Still, the switchback to positive growth in the power of family budgets is no less welcome for all that. And now that the banks are starting to return to normality – symbolised in the sell-back of shares in Lloyds to the private sector and growth in mortgage lending – the British public have resorted to a traditional method of boosting their standard of living: credit. Again, this is welcome. No one should regard a semi-nationalised banking sector, interest rates at 0.5 per cent and a credit crunch as signs of a healthily functioning economy.

Politically, the return to real wage growth makes life easier for the Coalition partners. At last, it seems, there is come some vindication for the austerity regime. For Ed Miliband and Ed Balls the “cost of living crisis” is becoming a more difficult case to make – however marginally, it is now easing.
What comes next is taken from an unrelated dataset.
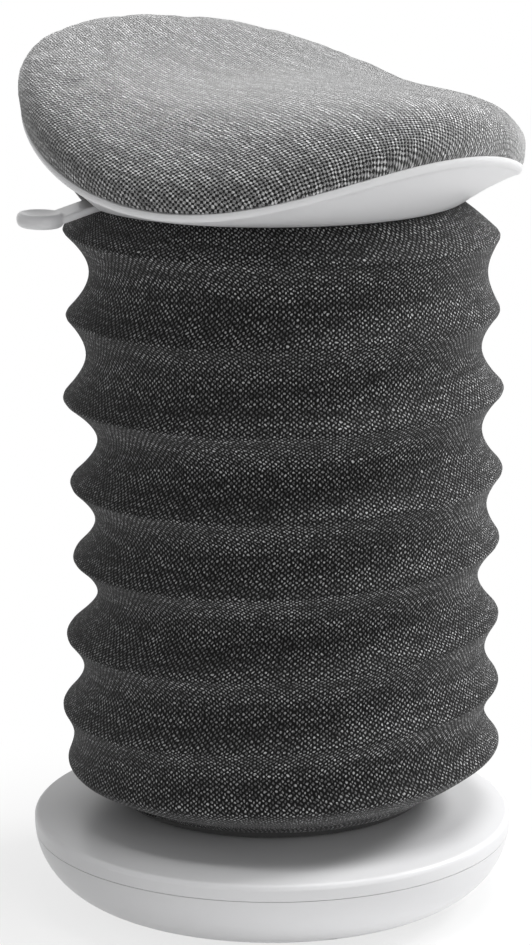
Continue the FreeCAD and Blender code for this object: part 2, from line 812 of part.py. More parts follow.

Economically, while it does represent a step towards recovery, the shape of the revival is still unsatisfactory. Business investment remains subdued, while we risk another bubble in residential property, with all that implies for financial stability and the wider economy. The Bank of England, now overseeing the housing market, has made a few worried noises, but the time has come to encourage a wider recovery while taking action to cool the residential property boom.

The Chancellor should back them in this. The election is still more than a year away – plenty of time for the housing market to turn, but not enough for it to recover once again. If it does crash, the electorate will not be forgiving. And even if it does not, wages will need to outstrip inflation by more than a fraction of a percentage point for voters to feel wealthy again. The economy may be at a turning point, but there’s still a long way to go.